# Operand Forwarding Networks

CS 641 Lecture, Dr. Lawlor

This is an interesting paper comparing several radically different ways of moving data around a single chip:

M. Taylor, W. Lee, S. Amarasinghe, A. Agarwal, "Scalar Operand Networks", IEEE Transactions on Parallel and Distributed Systems, vol. 16, no. 2, Feb 2005.

One thing I really like about this paper is the notion that
superscalar, multicore, and distributed networks are all just different
approaches for shuffling data between arithmetic units.

## Multiplexors and Busses

There are many places on a CPU where you need to choose one output of several possible inputs:

- The result of each operation can be driven by any arithmetic unit.

- Each output from the register file can be driven by any register.

The typical way to do this is using a multiplexer, or "mux", typically implemented using logic gates.

But there's another implementation using an analog circuit trick: you
can tie together several output lines, as long as you only enable a
single output line at a time. The big difference is that an
output device can enter a high-impedance "disconnected" state, leaving
to three modes: "on, off, or don't care", hence called tri-state logic.

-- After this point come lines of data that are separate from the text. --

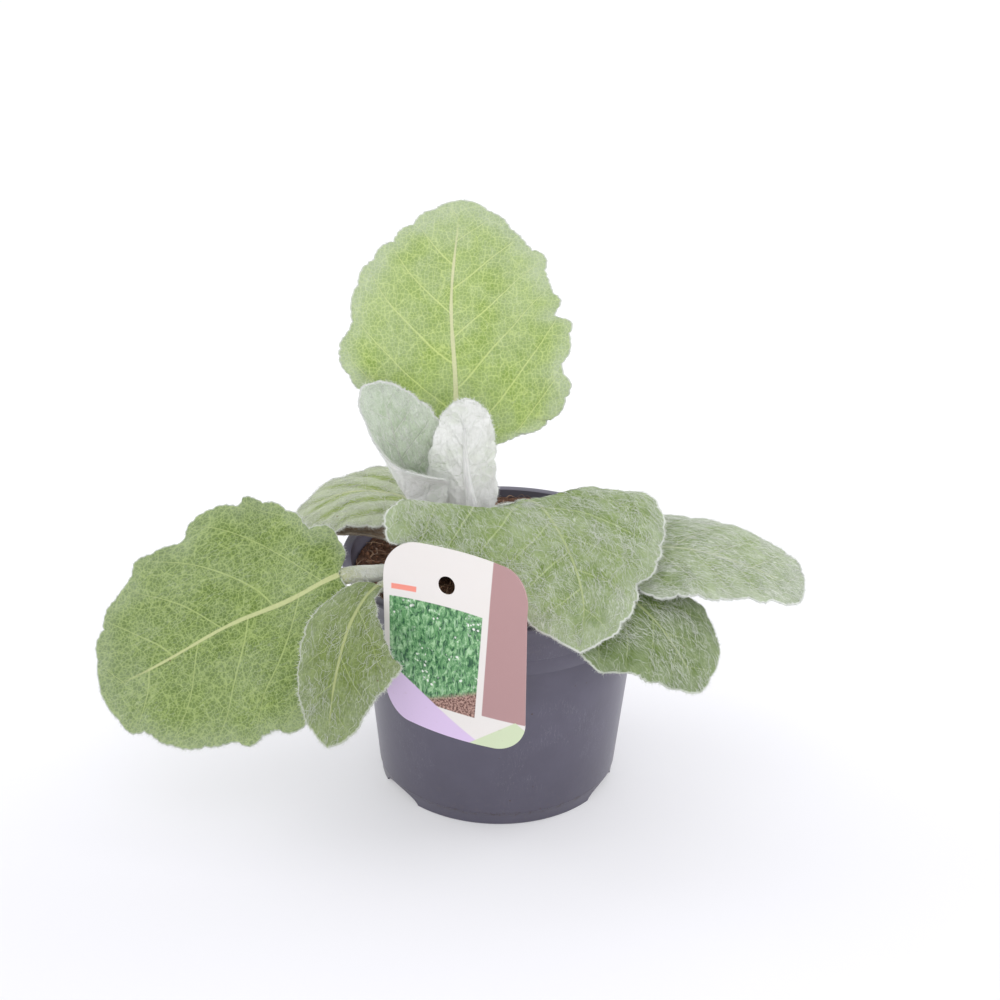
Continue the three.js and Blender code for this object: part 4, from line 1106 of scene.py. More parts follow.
class Leaf:
    """The bent surface of one leaf, sampled on a grid of rows along it and columns across it."""

    def __init__(self, name, cell, thickness, margin_thickness):
        self.name = name
        self.row = LEAVES[name]
        self.look = LOOKS[self.row["look"]]
        self.spine = curve_through(self.row["spine"])
        whole = self.spine["length"][-1]
        node_share = self.row["junction"] / (len(self.row["spine"]) - 1)
        self.stalk = float(np.interp(node_share, self.spine["share"], self.spine["length"]))
        self.length = whole - self.stalk
        flats = [[[a, b, 0] for a, b in self.row[side] + [[self.length, 0]]] for side in ("left", "right")]
        self.outlines = [curve_through(flat) for flat in flats]
        widest = max(p[1] for side in ("left", "right") for p in self.row[side])
        self.rows = int(self.length / cell)
        self.cells = max(6, int(widest / (cell * 1.9)))
        self.sample(thickness, margin_thickness)

    def frame(self, along):
        inside = np.clip(along, -self.stalk, self.length)
        centre = along_curve(self.spine, self.stalk + inside, "place")
        tangent = unit(along_curve(self.spine, self.stalk + inside, "heading"))
        start, end = (np.array(face, float) for face in self.row["face"])
        share = np.clip(along / self.length, 0, 1)[..., None]
        normal = start * (1 - share) + end * share
        normal = unit(normal - tangent * np.sum(normal * tangent, -1, keepdims=True))
        return centre, tangent, normal, np.cross(tangent, normal)

    def blade_frame(self, along):
        centre, tangent, normal, side = self.frame(np.maximum(0, along))
        return centre + tangent * np.minimum(0, along)[..., None], tangent, normal, side

    def margin(self, side, t):
        """The flat margin with its rounded teeth and their small notches."""
        outline = self.outlines[side]
        place = along_curve(outline, t * outline["length"][-1], "place")
        heading = unit(along_curve(outline, t * outline["length"][-1], "heading"))
        phase = np.minimum(self.row["lobes"] * t, self.row["lobes"] - 1e-6)
        base = self.row["seed"] * 64 + side * 32
        size = np.array([0.5 + chance(base + int(p)) for p in phase])
        fine = np.array([0.4 + chance(base * 7 + int(FINE_TEETH * p)) for p in phase])
        fade = np.minimum(1, np.minimum(t * 10, (1 - t) * 8))
        arch = np.abs(np.sin(math.pi * phase)) ** 0.8 - 0.6
        tooth = np.abs(np.sin(FINE_TEETH * math.pi * phase)) ** 0.7 - 0.6
        reach = fade * (self.row["scallop"] * size * arch + FINE_TOOTH_DEPTH * fine * tooth)
        along = place[:, 0] - heading[:, 1] * reach
        return along, np.maximum(0, place[:, 1] + heading[:, 0] * reach)

    def vein_field(self, along, out, side):
        """Distance along the midrib of the side vein through a flat point, in vein gaps."""
        lean = self.look["lean"] * out + self.look["arch"] * out**2
        wobble = 1.4 * np.sin(along * 0.11 + side * 2.1 + self.row["seed"]) * np.sin(out * 0.09)
        return (along - lean + wobble) / self.look["gap"] + 0.5 * side + 0.2

    def sample(self, thickness, margin_thickness):
        t = np.linspace(0, 1, self.rows + 1)
        u = np.linspace(0, 1, self.cells + 1)
        columns = []
        for side in (0, 1):
            margin_along, margin_out = self.margin(side, t)
            spine_along = (self.length - TIP_INSET) * t**VEIN_LEAN
            along = spine_along[:, None] * (1 - u) + margin_along[:, None] * u
            out = margin_out[:, None] * u
            inward = np.hypot(margin_out, margin_along - spine_along)[:, None] * (1 - u)
            columns.append((along, out, self.bent(side, t, u, along, out), inward))
        (left_along, left_out, left, left_in), (right_along, right_out, right, right_in) = columns
        self.along = np.concatenate([left_along[:, :0:-1], right_along], 1)
        self.out = np.concatenate([-left_out[:, :0:-1], right_out], 1)
        self.middle = np.concatenate([left[:, :0:-1], right], 1)
        share = np.abs(np.arange(-self.cells, self.cells + 1)) / self.cells
        self.u = np.broadcast_to(share, self.along.shape)
        self.inward = np.concatenate([left_in[:, :0:-1], right_in], 1)
        lengthwise = np.gradient(self.middle, axis=0)
        crosswise = np.gradient(self.middle, axis=1)
        normal = np.cross(crosswise, lengthwise)
        weak = np.linalg.norm(normal, axis=2) < 1e-4
        normal = unit(normal)
        rib = self.blade_frame(self.along)[2]
        normal[weak] = rib[weak]
        normal[-1] = rib[-1]
        normal[:, self.cells] = unit(normal[:, self.cells] + rib[:, self.cells])
        self.normal = normal
        half = (thickness + (margin_thickness - thickness) * self.u**2)[..., None] / 2
        self.upper = self.middle + normal * half
        self.under = self.middle - normal * half
        self.half = half

    def bent(self, side, t, u, along, out):
        centre, _, normal, across = self.blade_frame(along)
        share = np.clip(along / self.length, 0, 1)
        curl_start, curl_end = self.row["curl"][side]
        curl = (curl_start + (curl_end - curl_start) * share) / 100
        fold = math.radians(self.row["fold"][side]) * (1 - 0.5 * share)
        limit = self.row.get("limit", [99, 99])[side]
        turn = fold + curl * np.minimum(out, limit)
        flat = np.maximum(0, out - limit)
        reach = (np.sin(turn) - np.sin(fold)) / curl + flat * np.cos(turn)
        rise = (np.cos(fold) - np.cos(turn)) / curl + flat * np.sin(turn)
        fade = np.minimum(1, (1 - t) * 6)[:, None]
        wave = np.sin(math.tau * self.row["waves"] * t + self.row["seed"] + 2 * side)[:, None]
        ruffle = self.row["ruffle"] * u**2 * wave
        vein = np.abs(np.sin(math.pi * self.vein_field(along, out, side))) ** 0.8
        pleat = self.row["pleat"] * u * (1.85 - 1.7 * u) * vein
        lumps = np.sin(along * 0.52 + out * 0.33 + self.row["seed"]) * np.sin(out * 0.61 - along * 0.21)
        rise = rise + fade * (ruffle + pleat + 0.28 * lumps * np.minimum(1, u * 3))
        sign = -1 if side == 0 else 1
        return centre + across * (sign * reach)[..., None] + normal * rise[..., None]

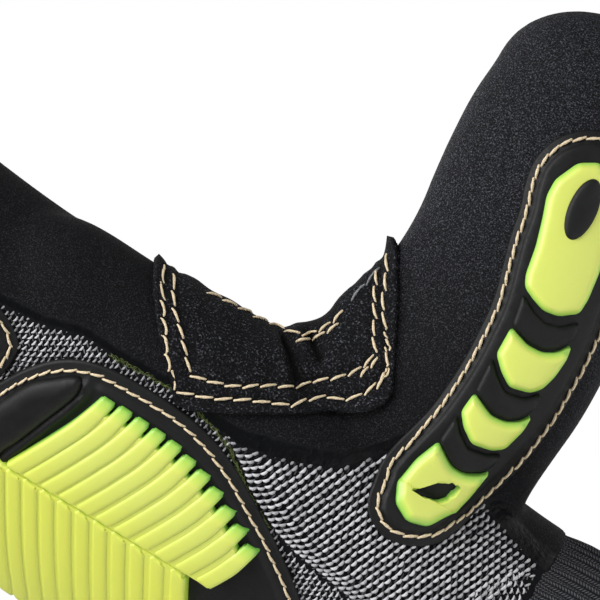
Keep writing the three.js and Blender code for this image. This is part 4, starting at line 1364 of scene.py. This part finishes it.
def knitPiece(name, places, normals, along, length, width, tilt, bulge, spread, behindShade):
    # Bright legs of the loops over thin ones that lean the other way and are painted darker, as painted shade
    # between the rows
    aside = unit(np.cross(along, normals)) * spread
    front = knitLayer(places, normals, along, length, width, tilt, bulge, 1.0)
    behind = knitLayer(places + aside, normals, along, length * 0.8, width * 0.55, -tilt - 35,
                       bulge * 0.45, behindShade)
    return dress(joinPieces([front, behind], name), "yarn")


def handStitches():
    # Places of the hand's and the fingers' loops in the back view, every other row shifted by half a loop
    flat = []
    for row, z in enumerate(np.arange(knit["foot"], knit["top"], knit["course"])):
        back = np.roll(palmRing(*palmAt(z), z, sides=360), 90, axis=0)[:181]
        travel = np.concatenate([[0], np.cumsum(np.linalg.norm(np.diff(back, axis=0), axis=1))])
        travel -= travel[90]
        count = int(travel[-1] / knit["wale"])
        at = (np.arange(-count, count) + 0.5 * (row % 2)) * knit["wale"]
        flat += [(x, z) for x in np.interp(at, travel, back[:, 0])]
    for x0, lean, fork, top, wide, thick, bend in fingerRows.values():
        slope = math.tan(math.radians(lean))
        first = min(knit["top"], fork)
        for row, z in enumerate(np.arange(first, top - coating["stripEnd"] + 1, knit["course"])):
            for k in range(-8, 8):
                turn = (k + 0.25 + 0.5 * (row % 2)) * knit["wale"] / wide
                flat.append((x0 + (z - fork) * slope + wide * math.sin(turn), z))
    return np.array(flat)


def uncovered(places, asked, depth):
    # Places on the bare knit, not under a guard, and not beyond the silhouette of the view they were drawn in
    keep = (bareDepth(places) > depth) & (np.abs(asked) < 0.3)
    keep &= ~underGuards(places, backView, backLines, knit["hidden"])
    return keep & ~underGuards(places, thumbView, [thumbLine], knit["hidden"])


flat = handStitches()
places, normals = layOn(backView, flat[:, 0], flat[:, 1])
line = np.array(yarnLine)[::-1]
beyondYarn = (places @ outward) - np.interp(places[:, 2] - glove["crotch"], line[:, 1], line[:, 0])
steep = knit["columnWay"][1] / knit["columnWay"][0]
seamFoot = glove["crotch"] + knit["thumbFoot"] + steep * (places @ outward + 1)
thumbSide = (beyondYarn > -0.4) & (places[:, 2] < glove["crotch"] - 1) & (places[:, 2] > seamFoot)
keep = uncovered(places, places[:, 0] - flat[:, 0], -0.3) & ~thumbSide
places, normals = places[keep], normals[keep]
along = np.tile(towardThumb, (len(places), 1))
knitPiece("handKnit", places, normals, along, **knit["handStroke"])


def thumbStitches():
    # Columns that start at the yarn line, turn and run out along the thumb
    starts = resample(np.array(yarnLine)[5:], knit["thumbWale"])
    flat, ways = [], []
    for start in starts:
        here = start.copy()
        travelled = 0.0
        while travelled < knit["columnLength"]:
            turn = smoothStep(travelled, *knit["columnTurn"])
            way = unit(np.array(knit["firstWay"]) * (1 - turn) + np.array(knit["columnWay"]) * turn)
            here = here + way * knit["thumbCourse"]
            travelled += knit["thumbCourse"]
            flat.append(here.copy())
            ways.append(way)
    return np.array(flat), np.array(ways)


flat, ways = thumbStitches()
places, normals = layOn(thumbView, flat[:, 0], flat[:, 1])
keep = uncovered(places, places @ outward - flat[:, 0], -0.2) & (places[:, 2] > knit["foot"])
along = np.outer(ways[:, 0], outward) + np.outer(ways[:, 1], upward)
knitPiece("thumbKnit", places[keep], normals[keep], along[keep], **knit["thumbStroke"])


yarnEnds = {  # mm, and the turn in radians
    "every": 0.3,
    "strands": 2,
    "turn": 0.35,
    "length": (0.7, 1.6),
    "aside": 0.1,
    "bend": 0.25,
    "radius": 0.042,
}


def yarnFuzz():
    # Stray ends of lime yarn along the seam
    line = resample(np.array(yarnLine)[:11], yarnEnds["every"])
    way = unit(np.gradient(line, axis=0))
    flat, rise = [], []
    for place, direction in zip(line, way):
        for strand in range(yarnEnds["strands"]):
            turn = chance.normal(0, yarnEnds["turn"])
            c, s = math.cos(turn), math.sin(turn)
            spin = np.array([direction[0] * c - direction[1] * s, direction[0] * s + direction[1] * c])
            length = chance.uniform(*yarnEnds["length"])
            middle = place + chance.normal(0, yarnEnds["aside"], 2)
            bend = chance.normal(0, yarnEnds["bend"])
            for t in (-0.5, -0.17, 0.17, 0.5):
                side = np.array([-spin[1], spin[0]]) * bend * (0.25 - t * t) * 4
                flat.append(middle + spin * length * t + side)
                rise.append(0.12 + 0.3 * (0.25 - t * t) * 4 * chance.uniform(0.6, 1.2))
    flat = np.array(flat)
    places, normals = layOn(thumbView, flat[:, 0], flat[:, 1], np.array(rise))
    fuzz = batchTubes("limeYarnFuzz", places.reshape(-1, 4, 3), normals.reshape(-1, 4, 3),
                      yarnEnds["radius"] * np.array([0.6, 1, 1, 0.5]), sides=5)
    tubes = len(places) // 4
    shade = np.repeat(chance.uniform(0.3, 1.0, tubes), len(fuzz.data.vertices) // tubes)
    writeAttribute(fuzz, "shade", shade)
    return fuzz


dress(yarnFuzz(), "limeYarn")

# Cuff and hem
print("glove: knitting the cuff")
cuff = {"ribs": 60, "perRib": 8, "rise": 0.55, "top": 69.0, "foot": 4.0, "wall": 2.4, "course": 1.25}


def evenRing(z, grow, columns, wave=0.0):
    # Evenly spaced points round the hand's tube, moved outwards by grow and by a wave
    x, wide, thick = palmAt(z)
    dense = palmRing(x, wide, thick, z, sides=720)
    length = np.linalg.norm(np.roll(dense, -1, axis=0) - dense, axis=1).sum()
    even = resample(dense, length / columns, closed=True)
    way = unit(np.roll(even, -1, axis=0) - np.roll(even, 1, axis=0))
    outside = np.cross(way, upward)
    outside *= np.sign(np.sum(outside * (even - np.array([x, 0, z])), axis=1))[:, None]
    return even + outside * np.broadcast_to(grow + wave, len(even))[:, None]


def wrap(name, rings):
    # A closed band: rings joined one to the next and the last to the first
    sides, rows = len(rings[0]), len(rings)
    faces = []
    for i in range(rows):
        n = (i + 1) % rows
        faces += [(i * sides + k, i * sides + (k + 1) % sides, n * sides + (k + 1) % sides, n * sides + k)
                  for k in range(sides)]
    piece = meshPiece(name, np.vstack(rings), faces)
    normalsOutside(piece)
    return piece


columns = cuff["ribs"] * cuff["perRib"]
ribWave = np.cos(np.arange(columns) / cuff["perRib"] * 2 * np.pi)
ribWave = np.sign(ribWave) * np.abs(ribWave) ** 0.7
rings = []
heights = np.arange(cuff["foot"], cuff["top"] + 0.1, 2.5)
for z in heights:
    fade = smoothStep(z, 70, 60)
    closing = 0.5 * smoothStep(z, 62, 69)
    rings.append(evenRing(z, 0.15 - closing, columns, cuff["rise"] * fade * ribWave))
for z in heights[::-4]:
    rings.append(evenRing(z, -cuff["wall"], columns, 0.3 * ribWave))
cuffPiece = wrap("ribCuff", rings)
weave = cuffPiece.data.uv_layers.new(name="weave")
loops = np.empty(len(cuffPiece.data.loops), dtype=np.int32)
cuffPiece.data.loops.foreach_get("vertex_index", loops)
column = loops % columns
uv = np.stack([column / cuff["perRib"] * 2, pointsOf(cuffPiece)[loops, 2] / cuff["course"]], axis=1)
weave.data.foreach_set("uv", uv.ravel().astype(np.float32))
dress(cuffPiece, "cuff")
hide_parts("knit_cuff")

cuffHem = {
    # round the mouth's edge: distance outwards and height
    "band": [(0.5, 5.9), (0.95, 5.2), (1.0, 3), (0.9, 0.9), (0.2, 0.15), (-1.3, 0.0), (-2.8, 0.2),
             (-3.3, 1.2), (-3.3, 3), (-3.0, 5.6), (-1.3, 5.7)],
    "overlock": [(0.75, 6.2), (1.2, 4.8), (1.3, 3), (1.15, 1.2), (0.5, 0.0), (-0.8, -0.15),
                 (-2.2, -0.15), (-3.3, 0.6)],
    "bandSides": 200,
    "stitches": 112,
    "thread": 0.42,
    "taper": np.array([0.8, 1, 1, 1, 1, 1, 1, 0.8]),
}
band = wrap("hemBand", [evenRing(max(z, 0.0), grow, cuffHem["bandSides"]) for grow, z in cuffHem["band"]])
hem = dress(band, "hemThread")
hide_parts("cuff_hem")
turns = [evenRing(max(z, 0.0), grow, cuffHem["stitches"] * 4) for grow, z in cuffHem["overlock"]]
paths = np.stack([np.roll(turn, -k // 2, axis=0)[::4] for k, turn in enumerate(turns)], axis=1)
centre = np.array([0, 0, 3.0])
downward = smoothStep(np.arange(len(turns)), 3, 5)[None, :, None] * upward * 60
ups = unit((paths - centre) * np.array([1, 1, 0]) - downward)
overlock = batchTubes("hemOverlock", paths, ups, cuffHem["thread"] * cuffHem["taper"], sides=6)
dress(overlock, "hemThread")

# Floor, camera and lights
bpy.ops.mesh.primitive_circle_add(vertices=96, radius=0.45, fill_type="NGON", location=(0.02, 0, 0))
floor = bpy.context.object
floor.name = "studioFloor"
floor.data.materials.append(looks["floor"])
floor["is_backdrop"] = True

shot = {
    "aim": (42.25, 134.8),   # distance out and height of the picture's middle, mm
    "span": 115.0,           # mm across the picture
    "distance": 1000.0,
    "roll": math.radians(58),
    "sensor": 36,            # mm
    "ambient": 0.34,         # light from the white surroundings, which the camera sees at full white
}
camera = bpy.data.objects.new("camera", bpy.data.cameras.new("camera"))
bpy.context.scene.collection.objects.link(camera)
bpy.context.scene.camera = camera
aim = outward * shot["aim"][0] + sideward * lensView["plane"] + upward * shot["aim"][1]
camera.location = Vector((aim + sideward * shot["distance"]) * mm)
camera.data.lens = shot["sensor"] * shot["distance"] / shot["span"]
camera.data.clip_start, camera.data.clip_end = 0.05, 20
turnedRight = Vector(outward * math.cos(shot["roll"]) - upward * math.sin(shot["roll"]))
turnedUp = Vector(outward * math.sin(shot["roll"]) + upward * math.cos(shot["roll"]))
camera.rotation_mode = "QUATERNION"
camera.rotation_quaternion = Matrix((turnedRight, turnedUp, Vector(sideward))).transposed().to_quaternion()

world = bpy.data.worlds.new("studio")
bpy.context.scene.world = world
world.use_nodes = True
backdrop = world.node_tree.nodes["Background"]
seen = addNode(world.node_tree, "LightPath", output="Is Camera Ray")
strength = addNode(world.node_tree, "MapRange", {"Value": seen, "To Min": shot["ambient"]})
setInputs(world.node_tree, backdrop, {"Color": grey(1), "Strength": strength})
bpy.context.scene.view_settings.view_transform = "Standard"
bpy.context.scene.view_settings.look = "None"


def softLight(name, place, size, watts):
    # An area light at a place in mm that faces the middle of the picture
    bpy.ops.object.light_add(type="AREA", location=tuple(np.array(place) * mm))
    lamp = bpy.context.object
    lamp.name = name
    lamp.data.size = size
    lamp.data.energy = watts
    toward = Vector(aim * mm) - lamp.location
    lamp.rotation_euler = toward.to_track_quat("-Z", "Y").to_euler()


lamps = [  # mm outward, upward and sideward from the aim, size in metres, watts
    ("keyLight", (117, 509, 370), 0.35, 3.6),
    ("sideLight", (-268, 549, 192), 0.35, 2.5),
    ("palmLight", (0, 330, -430), 0.5, 1.1),
]
for name, (out, up, side), size, watts in lamps:
    softLight(name, aim + outward * out + upward * up + sideward * side, size, watts)

low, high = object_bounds()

These can be further simplified by noticing that the AND gates are only needed if the enable is true:

This tri-state solution only uses four transistors per output bit,
which is substantially fewer transistors than the mux approach (at
least 4 transistors per AND gate, plus the OR gate), and hence the
tri-state output bus solution is standard.

If you look at the 8008 microarchitecture, there's one big data bus running around the entire CPU.

## Simple CPU Design

Here's a basic Register, which stores a value (displayed inside),
always outputs the value on the Q output, clears the value to zero with
the "0" input (bottom right side), and reads a new value from D when
you bring the "en" clock input high. I'm using an
"Input->Button" as a momentary input to clock in values, or reset
the value to zero. Click the image to get a Logisim .circ file to
play with.

Here's the same register's output fed into an adder, which is then fed
back into the register's input again. This circuit just doubles
the value every time you hit "clock in".

Of course, a real CPU has lots of operations, not just addition.
But we can support different operations by multiplexing which operation
we want, using a "Plexers -> Multiplexer" or "mux". The mux's
input determines which operation we perform.

Finally, a real CPU can store more than one value at once. We can
choose which register to use as an input, by using a mux the same
way. We can now poke the various buttons, and get addition or
multiplication on any of the stored register values, store the value
back to any register, and operate back and forth indefinitely.
Given a list of button values, this circuit can compute stuff.
It's a CPU!